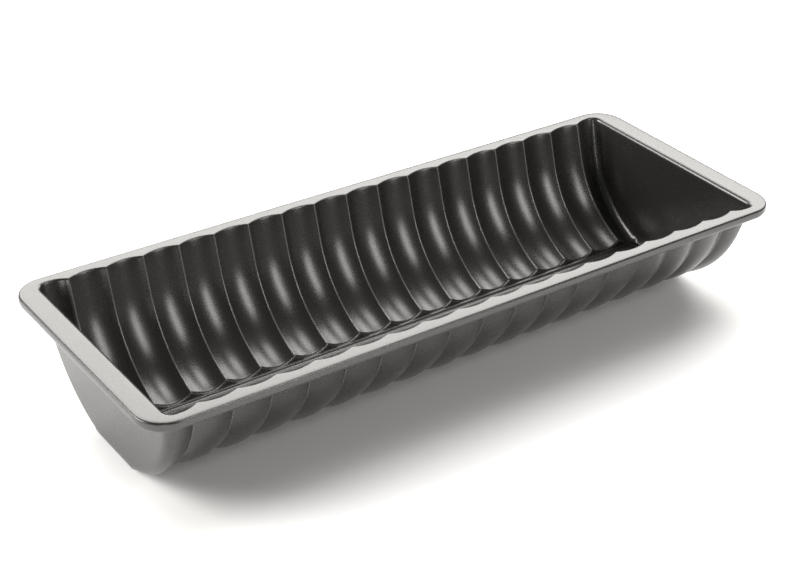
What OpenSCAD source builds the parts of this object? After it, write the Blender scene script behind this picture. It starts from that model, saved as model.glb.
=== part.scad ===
// Fluted half-round loaf pan, drawn from one blank of coated sheet steel.
// X runs along the pan, Y across it and Z up. The pan stands on Z = 0, on its flat bottom strip.

/* [Sheet] */
// Thickness of the coated sheet
sheet_t = 0.5; // [0.4:0.1:0.7]

/* [Trough] */
// Radius from the middle of the opening down to the ridges between the flutes
ridge_r = 49; // [48:0.5:50]
// Slope of the upper side walls from upright, in degrees
wall_draft = 17; // [14:1:22]
// Depth of the flat bottom strip below the lowest line of the ridges
floor_drop = 1.1; // [0.9:0.1:1.6]
// Length of the opening between the end walls, at the flange
opening_l = 284.4; // [240:0.4:320]
// Slope of the end walls from upright, in degrees
end_draft = 3; // [1:0.5:4]
// Radius where an end wall turns into the flutes
end_fillet_r = 3.5; // [2.5:0.5:5]

/* [Flutes] */
// Number of ridges between the flutes
ridge_n = 17; // [15:1:19]
// Length of each end flute, from the last ridge to the end wall
end_flute_l = 12.2; // [11:0.2:13]
// Depth of a flute below the ridges
flute_d = 1.7; // [1.5:0.1:2]
// Depth of each end flute below the ridges, where it runs into the end wall
end_flute_d = 2.2; // [2:0.1:2.5]
// Radius of a ridge's rounded crest, on the inside
crest_r = 1; // [0.9:0.1:1.2]
// Lap of a crest's circle over the two flutes beside it
crest_lap = 0.01; // [0.01:0.005:0.02]

/* [Bottom] */
// Width of the flat bottom strip, inside
floor_w = 26.4; // [24:0.4:28]
// Width of the strip's sides where they meet the ridges, inside
strip_w = 32.4; // [31:0.2:34]
// Radius where the bottom turns up into an end wall
floor_fillet_r = 4; // [3:0.5:5]

/* [Rim] */
// Least width of the rim along the sides, from the wall's line to the outside of the roll
side_rim_w = 7.25; // [7:0.05:12]
// Width of the rim across the ends, from the wall's line to the outside of the roll
end_rim_w = 10.3; // [8:0.1:14]
// Radius of the rim's corners, at the outside of the roll
corner_r = 12.5; // [10:0.5:16]
// Finest step of the pan's outer width
width_step = 0.1; // [0.1:0.1:0.5]
// Thickness of the steel wire in the roll
wire_d = 3.4; // [2:0.1:3.5]
// Clearance all round the wire in its roll
wire_gap = 0.1; // [0.05:0.05:0.15]
// Gap where the two ends of the wire meet
wire_joint = 1; // [0.5:0.1:3]

/* [Hidden] */
$fn = 96;

// The middle line of the round trough lies in the flange's top face
pan_depth = ridge_r + floor_drop;
pan_h = pan_depth + sheet_t;
pan_l = opening_l + 2 * end_rim_w;
pan_w = width_step * round(2 * (ridge_r / cos(wall_draft) + side_rim_w) / width_step);
overrun = sheet_t;

// Each flute is an arc, and a small crest arc joins the flutes on both sides of a ridge
ridge_span = opening_l - 2 * end_flute_l;
pitch = ridge_span / (ridge_n - 1);
flute_r = arc_r(pitch / 2, flute_d);
crest_c = ridge_r + crest_r;
section_r = ridge_r - flute_d;
wall_rise = (ridge_r + flute_d + sheet_t) * tan(wall_draft) + 4 * overrun;

// A plain disc closes each end flute, whose arc ends on its edge
disc_x = end_x(pan_h - pan_depth / 2, -end_fillet_r);
disc_r = ridge_r + end_flute_d;
end_flute_r = arc_r(disc_x - ridge_span / 2, disc_r - ridge_r);

// The flutes end inside the bottom strip, on a line down to its corner, and its sides slope up to the ridges
strip_turn = atan2(floor_w / 2, pan_depth);
side_h = pan_depth - sqrt(pow(ridge_r, 2) - pow(strip_w / 2, 2));
side_turn = atan2(side_h, (strip_w - floor_w) / 2);

// The roll is a tube of sheet round the wire, with a slot below the flange on its inner side
curl_r = wire_d / 2 + wire_gap + sheet_t;
path_l = pan_l - 2 * curl_r;
path_w = pan_w - 2 * curl_r;
path_r = corner_r - curl_r;
slot_turn = 70;

// Half length at height z of the space between the end walls, grown outward by g
function end_x(z, g) = opening_l / 2 + g / cos(end_draft) - (pan_h - z) * tan(end_draft);

// Point on a circle
function at_turn(r, a) = [r * cos(a), r * sin(a)];

// Radius of a flute's arc of depth d, which touches the crest arc at the distance a from its middle
function arc_r(a, d) = (pow(a, 2) + pow(d, 2)) / (2 * d) - crest_r;

// Middle of the arc of flute i, as radius and length
function arc_c(i) = i > 0 && i < ridge_n ? [ridge_r + flute_d - flute_r, (i - 1 / 2) * pitch - ridge_span / 2]
    : [disc_r - end_flute_r, i > 0 ? disc_x : -disc_x];

// Point where the crest arc round p touches the arc round c, grown outward by g
function touch(p, c, g) = p + (crest_r - g) * (c - p) / norm(c - p);

// Long section of the flutes as radius and length, grown outward by g
module flute_section(g) {
    reach = ridge_span / 2 + pitch;
    difference() {
        union() {
            translate([0, -reach]) square([section_r, 2 * reach]);
            for (i = [0:ridge_n]) translate(arc_c(i)) circle((i > 0 && i < ridge_n ? flute_r : end_flute_r) + g);
            for (i = [0:ridge_n - 1]) crest_root(arc_c(i), [crest_c, i * pitch - ridge_span / 2], arc_c(i + 1), g);
        }
        for (i = [0:ridge_n - 1]) translate([crest_c, i * pitch - ridge_span / 2]) circle(crest_r + crest_lap - g);
    }
}

// Space under the crest round p, between the flutes round c0 and c1
module crest_root(c0, p, c1, g) {
    t0 = touch(p, c0, g);
    t1 = touch(p, c1, g);
    polygon([[ridge_r - 2 * flute_d, t0.y], t0, t1, [ridge_r - 2 * flute_d, t1.y]]);
}

// Section of a plain end disc as radius and length, with its rounded edge
module disc_section(g) {
    translate([0, -end_fillet_r - overrun]) square([disc_r + g, overrun]);
    translate([0, -end_fillet_r]) square([disc_r - end_fillet_r, end_fillet_r + g]);
    translate([disc_r - end_fillet_r, -end_fillet_r]) circle(end_fillet_r + g);
}

// Carries a section from the bottom strip round both sides, then straight up the drafted walls
module sweep_trough() {
    for (side = [0, 1]) mirror([0, side, 0]) rotate([90, 0, 90]) rotate([0, 0, 180 + wall_draft]) {
        rotate_extrude(angle = 90 - wall_draft - strip_turn) children();
        rotate([90, 0, 0]) linear_extrude(wall_rise) children();
    }
}

// Carries an outline seen from the side straight across the pan
module across() {
    translate([0, pan_w / 2, 0]) rotate([90, 0, 0]) linear_extrude(pan_w) children();
}

// Side outline between the end walls, with the bottom's fillets, grown outward by g
module end_outline(g) {
    r = floor_fillet_r + g;
    z = sheet_t + floor_fillet_r;
    top = pan_h + overrun;
    x = end_x(z, -floor_fillet_r);
    edge = [x, z] + at_turn(r, -end_draft);
    polygon([[-x, z - r], [x, z - r], edge, [end_x(top, g), top], [-end_x(top, g), top], [-edge.x, edge.y]]);
    for (side = [-1, 1]) translate([side * x, z]) circle(r);
}

// Fluted trough up to the end discs' fillets
module fluted_form(g) {
    top = pan_h + 2 * overrun;
    x_low = end_x(0, -end_fillet_r);
    x_top = end_x(top, -end_fillet_r);
    intersection() {
        translate([0, 0, pan_h]) sweep_trough() flute_section(g);
        across() polygon([[-x_low, 0], [x_low, 0], [x_top, top], [-x_top, top]]);
    }
}

// Both end discs, leaning with the end walls
module end_form(g) {
    for (side = [0, 1]) mirror([side, 0, 0]) translate([opening_l / 2, 0, pan_h])
        rotate([0, end_draft, 0]) sweep_trough() disc_section(g);
}

// Bottom strip with its sloping sides, and the hollow straight above it
module strip_form(g) {
    low = floor_w / 2 + g * tan(side_turn / 2);
    high = strip_w / 2 + g / sin(side_turn);
    z = sheet_t + side_h;
    top = pan_h + 3 * overrun;
    intersection() {
        translate([-pan_l / 2, 0, 0]) rotate([90, 0, 90]) linear_extrude(pan_l)
            polygon([[-low, sheet_t - g], [low, sheet_t - g], [high, z], [high, top], [-high, top], [-high, z]]);
        across() end_outline(g);
    }
}

// Whole hollow of the pan, grown outward by g
module trough_form(g) {
    fluted_form(g);
    end_form(g);
    strip_form(g);
}

// Carries a section, drawn with X outward, round the rim's path
module sweep_rim() {
    for (turn = [0:3]) {
        along = turn % 2 == 0 ? path_l : path_w;
        out = turn % 2 == 0 ? path_w : path_l;
        rotate([0, 0, 90 * turn]) {
            translate([path_r - along / 2, out / 2, 0]) rotate([90, 0, 90])
                linear_extrude(along - 2 * path_r) children();
            translate([along / 2 - path_r, out / 2 - path_r, 0])
                rotate_extrude(angle = 90) translate([path_r, 0]) children();
        }
    }
}

// Section of the roll: a ring of sheet with its slot
module curl_section() {
    difference() {
        circle(curl_r);
        circle(curl_r - sheet_t);
        polygon([[0, 0], for (share = [0, 1 / 2, 1]) at_turn(2 * curl_r, 90 + slot_turn * share)]);
    }
}

// Outline of the flange, out to the middle of the roll
module flange_outline() {
    square([path_l, path_w - 2 * path_r], center = true);
    square([path_l - 2 * path_r, path_w], center = true);
    for (x = [-1, 1], y = [-1, 1])
        translate([x * (path_l / 2 - path_r), y * (path_w / 2 - path_r)]) circle(path_r);
}

// One pressed blank: fluted trough, bottom strip, end walls, flange and rolled edge
module pan_body() {
    color("#4a4846") difference() {
        union() {
            intersection() {
                trough_form(sheet_t);
                translate([-pan_l / 2, -pan_w / 2, 0]) cube([pan_l, pan_w, pan_h]);
            }
            translate([0, 0, pan_h - sheet_t]) linear_extrude(sheet_t) flange_outline();
            translate([0, 0, pan_h - curl_r]) sweep_rim() curl_section();
        }
        trough_form(0);
    }
}

// Steel wire inside the roll, its two ends facing each other in the middle of the far side
module rim_wire() {
    color("#9a9a98") translate([0, 0, pan_h - curl_r]) difference() {
        sweep_rim() circle(wire_d / 2);
        translate([-wire_joint / 2, path_w / 2 - wire_d, -wire_d]) cube([wire_joint, 2 * wire_d, 2 * wire_d]);
    }
}

pan_body();
rim_wire();
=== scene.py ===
import math

import bmesh
import bpy
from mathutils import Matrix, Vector


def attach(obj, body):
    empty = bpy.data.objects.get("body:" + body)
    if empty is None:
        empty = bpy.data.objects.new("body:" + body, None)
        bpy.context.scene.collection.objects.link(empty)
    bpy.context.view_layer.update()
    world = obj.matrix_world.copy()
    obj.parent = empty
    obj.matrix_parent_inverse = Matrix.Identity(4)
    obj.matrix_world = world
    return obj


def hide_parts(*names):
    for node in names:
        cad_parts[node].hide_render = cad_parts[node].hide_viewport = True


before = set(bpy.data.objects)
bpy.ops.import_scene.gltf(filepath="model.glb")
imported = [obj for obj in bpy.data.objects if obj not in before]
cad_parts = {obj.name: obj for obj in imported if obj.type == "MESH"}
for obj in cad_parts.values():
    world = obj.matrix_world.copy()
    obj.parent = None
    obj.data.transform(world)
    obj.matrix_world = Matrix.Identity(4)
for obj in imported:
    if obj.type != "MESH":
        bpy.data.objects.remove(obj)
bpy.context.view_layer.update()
scene = bpy.context.scene
mm = 0.001
print("frame loaded:", sorted(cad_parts))


class Wire:  # wraps a socket, so that an expression on wires adds its Math nodes
    def __init__(self, tree, socket=None):
        self.tree, self.socket = tree, socket

    def node(self, kind, settings=None, inputs=None, output=0):
        made = self.tree.nodes.new(kind)
        for name, value in (settings or {}).items():
            setattr(made, name, value)
        for key, value in (inputs or {}).items():
            if isinstance(value, Wire):
                self.tree.links.new(value.socket, made.inputs[key])
            else:
                made.inputs[key].default_value = value
        return Wire(self.tree, made.outputs[output])

    def math(self, operation, *values):
        return self.node("ShaderNodeMath", {"operation": operation}, dict(enumerate(values)))

    def mix(self, share, first, second):  # sockets 0, 6 and 7 take the factor and the two colours
        return self.node("ShaderNodeMix", {"data_type": "RGBA"}, {0: share, 6: first, 7: second}, 2)

    def __add__(self, other):
        return self.math("ADD", self, other)

    def __radd__(self, other):
        return self.math("ADD", other, self)

    def __sub__(self, other):
        return self.math("SUBTRACT", self, other)

    def __rsub__(self, other):
        return self.math("SUBTRACT", other, self)

    def __mul__(self, other):
        return self.math("MULTIPLY", self, other)

    def __rmul__(self, other):
        return self.math("MULTIPLY", other, self)

    def __truediv__(self, other):
        return self.math("DIVIDE", self, other)

    def __rtruediv__(self, other):
        return self.math("DIVIDE", other, self)

    def __lt__(self, other):
        return self.math("LESS_THAN", self, other)

    def __gt__(self, other):
        return self.math("GREATER_THAN", self, other)


def sinD(angle):
    return math.sin(math.radians(angle))


def cosD(angle):
    return math.cos(math.radians(angle))


def tanD(angle):
    return math.tan(math.radians(angle))


def mixed(first, second, share):
    return first + (second - first) * share


def eased(value, low, high):  # 0 below low, 1 above high, smooth between them
    share = min(max((value - low) / (high - low), 0), 1)
    return share * share * (3 - 2 * share)


def smoothMax(first, second, blend):  # the Math node's Smooth Maximum
    near = max(blend - abs(first - second), 0) / blend
    return max(first, second) + near ** 3 * blend / 6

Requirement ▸
From the line with "the far side" through the line with "bpy.data.objects.remove(obj)", repeat every line exactly, both ends included, and nothing outside that range.

Solution ▸
// Steel wire inside the roll, its two ends facing each other in the middle of the far side
module rim_wire() {
    color("#9a9a98") translate([0, 0, pan_h - curl_r]) difference() {
        sweep_rim() circle(wire_d / 2);
        translate([-wire_joint / 2, path_w / 2 - wire_d, -wire_d]) cube([wire_joint, 2 * wire_d, 2 * wire_d]);
    }
}

pan_body();
rim_wire();
=== scene.py ===
import math

import bmesh
import bpy
from mathutils import Matrix, Vector


def attach(obj, body):
    empty = bpy.data.objects.get("body:" + body)
    if empty is None:
        empty = bpy.data.objects.new("body:" + body, None)
        bpy.context.scene.collection.objects.link(empty)
    bpy.context.view_layer.update()
    world = obj.matrix_world.copy()
    obj.parent = empty
    obj.matrix_parent_inverse = Matrix.Identity(4)
    obj.matrix_world = world
    return obj


def hide_parts(*names):
    for node in names:
        cad_parts[node].hide_render = cad_parts[node].hide_viewport = True


before = set(bpy.data.objects)
bpy.ops.import_scene.gltf(filepath="model.glb")
imported = [obj for obj in bpy.data.objects if obj not in before]
cad_parts = {obj.name: obj for obj in imported if obj.type == "MESH"}
for obj in cad_parts.values():
    world = obj.matrix_world.copy()
    obj.parent = None
    obj.data.transform(world)
    obj.matrix_world = Matrix.Identity(4)
for obj in imported:
    if obj.type != "MESH":
        bpy.data.objects.remove(obj)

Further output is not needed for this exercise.